A Los Angeles man who pleaded no contest to assault and other charges stemming from an attack on a police officer and a watch commander at the Los Angeles Police Department’s Harbor Station in San Pedro was sentenced Wednesday to 33 years in state prison.
Los Angeles County Superior Court Judge Debra Cole said it was “mind-boggling to me,” noting that Jose Cerpa Guzman had no previous criminal record.
“Your choices, Mr. Guzman, have left some devastating consequences,” the judge told the 34-year-old defendant.
Deputy District Attorney Geoff Lewin said no one knows “why he did this to this day.”

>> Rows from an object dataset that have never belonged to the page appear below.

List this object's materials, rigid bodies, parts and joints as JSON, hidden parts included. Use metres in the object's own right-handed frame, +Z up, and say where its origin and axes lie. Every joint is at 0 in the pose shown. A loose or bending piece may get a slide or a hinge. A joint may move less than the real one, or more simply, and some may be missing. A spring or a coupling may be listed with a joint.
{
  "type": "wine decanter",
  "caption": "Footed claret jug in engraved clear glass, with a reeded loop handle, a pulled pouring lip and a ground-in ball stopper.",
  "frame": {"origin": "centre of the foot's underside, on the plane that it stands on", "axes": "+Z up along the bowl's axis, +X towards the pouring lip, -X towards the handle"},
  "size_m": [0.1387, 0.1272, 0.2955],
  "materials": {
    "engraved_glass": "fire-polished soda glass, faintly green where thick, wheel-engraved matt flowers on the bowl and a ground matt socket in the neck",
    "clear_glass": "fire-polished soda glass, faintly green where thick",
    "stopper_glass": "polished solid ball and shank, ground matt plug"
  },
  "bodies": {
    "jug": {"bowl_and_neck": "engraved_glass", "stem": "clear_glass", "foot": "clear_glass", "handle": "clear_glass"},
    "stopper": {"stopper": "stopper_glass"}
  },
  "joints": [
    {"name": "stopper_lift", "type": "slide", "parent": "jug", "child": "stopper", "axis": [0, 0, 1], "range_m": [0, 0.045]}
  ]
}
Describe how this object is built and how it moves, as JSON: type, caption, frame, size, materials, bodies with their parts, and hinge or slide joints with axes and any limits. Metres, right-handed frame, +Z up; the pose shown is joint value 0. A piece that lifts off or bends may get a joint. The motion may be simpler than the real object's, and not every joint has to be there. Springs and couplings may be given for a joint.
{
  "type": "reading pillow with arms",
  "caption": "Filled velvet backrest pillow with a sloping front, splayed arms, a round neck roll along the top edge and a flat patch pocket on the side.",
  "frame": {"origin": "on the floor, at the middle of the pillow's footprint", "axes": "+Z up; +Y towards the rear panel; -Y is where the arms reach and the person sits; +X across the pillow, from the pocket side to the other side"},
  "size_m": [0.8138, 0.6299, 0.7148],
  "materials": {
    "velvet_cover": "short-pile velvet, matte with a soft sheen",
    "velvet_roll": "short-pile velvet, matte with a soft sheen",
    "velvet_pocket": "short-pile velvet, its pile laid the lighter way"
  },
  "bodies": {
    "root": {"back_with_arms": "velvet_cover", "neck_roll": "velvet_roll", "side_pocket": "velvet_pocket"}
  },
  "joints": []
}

Guzman pleaded no contest March 23 to two counts of assault with a semiautomatic firearm on a peace officer and one count each of robbery and evading a peace officer in a plea deal that resulted in two attempted murder charges being dismissed.
Authorities said Guzman walked into the police station on Sept. 26, 2020, left the building, then returned and began attacking the officer. He grabbed the officer’s gun and struck him with it several times, according to the Los Angeles County District Attorney’s Office.

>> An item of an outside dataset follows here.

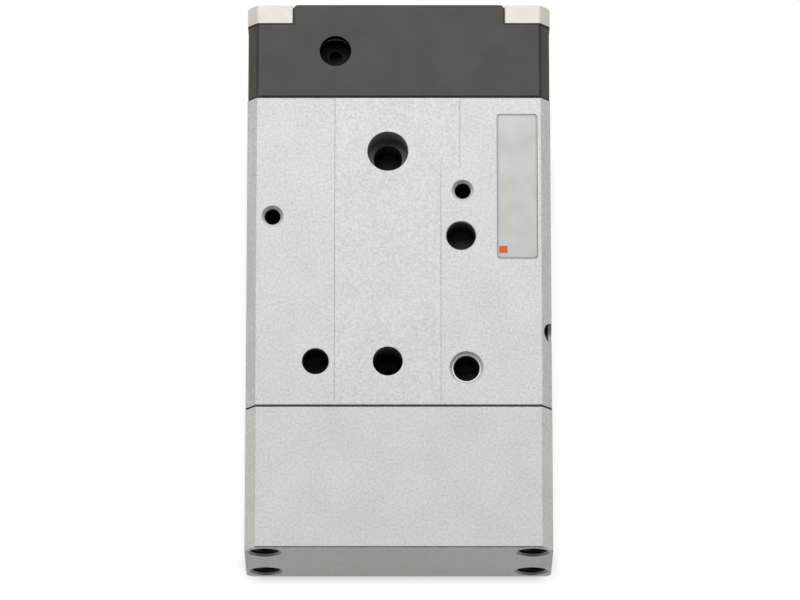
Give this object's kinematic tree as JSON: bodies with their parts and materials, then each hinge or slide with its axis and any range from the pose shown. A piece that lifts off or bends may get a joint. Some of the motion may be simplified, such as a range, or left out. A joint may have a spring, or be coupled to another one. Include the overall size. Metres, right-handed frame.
{
  "type": "pneumatic slide table",
  "caption": "Compact pneumatic slide table: a double-bore cylinder body over a table on crossed rollers, with a sprung front block and a rear end lock.",
  "frame": {"origin": "centre of the bottom of the bounding box: on the payload face of the table, half-way along the unit", "axes": "+Z from the payload face of the table to the mounting face of the body, -Y the way that the table extends, +X to the right seen from behind the front block looking to the rear"},
  "size_m": [0.0622, 0.1146, 0.04],
  "materials": {
    "anodised_body": "blasted and clear anodised",
    "anodised_block": "blasted and clear anodised",
    "table_aluminium": "machined and clear anodised",
    "dark_cover": "dark hard-coated, matt",
    "ivory_bar": "moulded, ivory, satin",
    "gasket_black": "nitrile, matt",
    "seal_black": "nitrile, satin",
    "bumper_urethane": "urethane, satin",
    "black_screw": "black oxide",
    "bright_screw": "zinc plated",
    "hard_steel": "hardened and ground",
    "chromed_rod": "hard chromed",
    "spring_steel": "spring steel",
    "turned_aluminium": "turned",
    "piston_aluminium": "turned, chromated",
    "magnet": "bonded magnet",
    "cage_brass": "stamped",
    "bush_bronze": "turned",
    "plate_silver": "bare foil"
  },
  "bodies": {
    "cylinder": {"body": "anodised_body", "gasket": "gasket_black", "rear_cover": "dark_cover", "left_clamp_bar": "ivory_bar", "right_clamp_bar": "ivory_bar", "clamp_screws": "black_screw", "left_rod_cover": "turned_aluminium", "right_rod_cover": "turned_aluminium", "rod_seals": "seal_black", "rod_cover_rings": "seal_black", "snap_rings": "spring_steel", "front_bumpers": "bumper_urethane", "rear_bumpers": "bumper_urethane", "left_head_cap": "turned_aluminium", "right_head_cap": "turned_aluminium", "head_cap_rings": "seal_black", "guide_rail": "hard_steel", "rail_screws": "black_screw", "rail_end_plates": "bright_screw", "port_plugs": "bright_screw", "name_plate": "plate_silver", "lock_bush": "bush_bronze", "lock_spring": "spring_steel"},
    "slide": {"table": "table_aluminium", "front_block": "anodised_block", "block_screws": "black_screw", "bridge_retainer": "bright_screw", "retainer_screws": "black_screw", "buffer_springs": "spring_steel", "spring_guides": "hard_steel"},
    "rods": {"left_rod": "chromed_rod", "right_rod": "chromed_rod", "left_piston": "piston_aluminium", "right_piston": "piston_aluminium", "piston_seals": "seal_black", "piston_magnets": "magnet", "piston_nut": "bright_screw", "lock_tail": "hard_steel", "rod_bridge": "hard_steel", "rod_nuts": "bright_screw"},
    "left_cage_set": {"left_cage": "cage_brass", "left_rollers": "hard_steel"},
    "right_cage_set": {"right_cage": "cage_brass", "right_rollers": "hard_steel"},
    "lock": {"lock_pin": "hard_steel", "lock_pin_seal": "seal_black"}
  },
  "joints": [
    {"name": "table_slide", "type": "slide", "parent": "cylinder", "child": "slide", "axis": [0, -1, 0], "range_m": [0, 0.02]},
    {"name": "left_cage_slide", "type": "slide", "parent": "cylinder", "child": "left_cage_set", "axis": [0, -1, 0], "range_m": [0, 0.01]},
    {"name": "right_cage_slide", "type": "slide", "parent": "cylinder", "child": "right_cage_set", "axis": [0, -1, 0], "range_m": [0, 0.01]},
    {"name": "buffer_slide", "type": "slide", "parent": "slide", "child": "rods", "axis": [0, -1, 0], "range_m": [0, 0.004], "stiffness_N_per_m": 3000, "springref_m": -0.002, "deforming": ["buffer_springs"]},
    {"name": "lock_pin_slide", "type": "slide", "parent": "cylinder", "child": "lock", "axis": [0, 0, -1], "range_m": [0, 0.003], "deforming": ["lock_spring"]}
  ],
  "couplings": [
    {"joint": "left_cage_slide", "follows": "table_slide", "ratio": 0.5},
    {"joint": "right_cage_slide", "follows": "table_slide", "ratio": 0.5}
  ]
}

Security video showed the officer being pistol-whipped in the head multiple times with the officer’s own gun after he went to meet with Guzman in the lobby of the station at 2175 John S Gibson Blvd.
LAPD Lt. Robin Aguirre told the judge that Guzman pointed the officer’s own weapon at him and pulled the trigger, saying that the gun did not fire and that he left the injured officer bleeding on the floor as she entered the lobby and ran after the defendant.
While Guzman was outside the station, shots were exchanged between the suspect and Aguirre, who told the judge that everything changed in an instant when she heard the officer yell “He’s got my gun.”
“And you shot at me,” she said, directly addressing the defendant in the Long Beach courtroom. “I hit the ground to avoid being killed. You fired again and again. As shots were being exchanged, I broadcast over the radio, `Officer needs help. Shots fired.’ Those are words no officer ever wants to say and no officer ever forgets hearing.”
No one was injured in the gunfire.
Aguirre noted that the defendant fled in his truck with the officer’s gun and that officers from across the city “responded to help us stop you.”
The officers included Officer Frank Partida, who she said suffered a serious injury to his hand during a struggle to take the defendant into custody, underwent multiple surgeries, was left weakened while recovering at home and contracted COVID-19, dying exactly a year after the attack.
She noted that “no sentence will ever undo the damage you caused” and said that “everyone affected by that night will carry these scars forever.”
Partida’s widow, Kristin, told the defendant that she hopes he will realize that his actions affected so many lives, and said she hoped that he will change his ways.
Then-LAPD Chief Michel Moore said in 2020, “I am grateful that the officer … who was working the desk (and) came out to assist this individual to understand what his needs were, that he survived and that during this engagement that he did not lose his life … He did not suffer the injury that apparently this suspect meant to inflict.”
Guzman — who has remained behind bars since his arrest — has undergone multiple mental competency proceedings in which he was found competent to stand trial.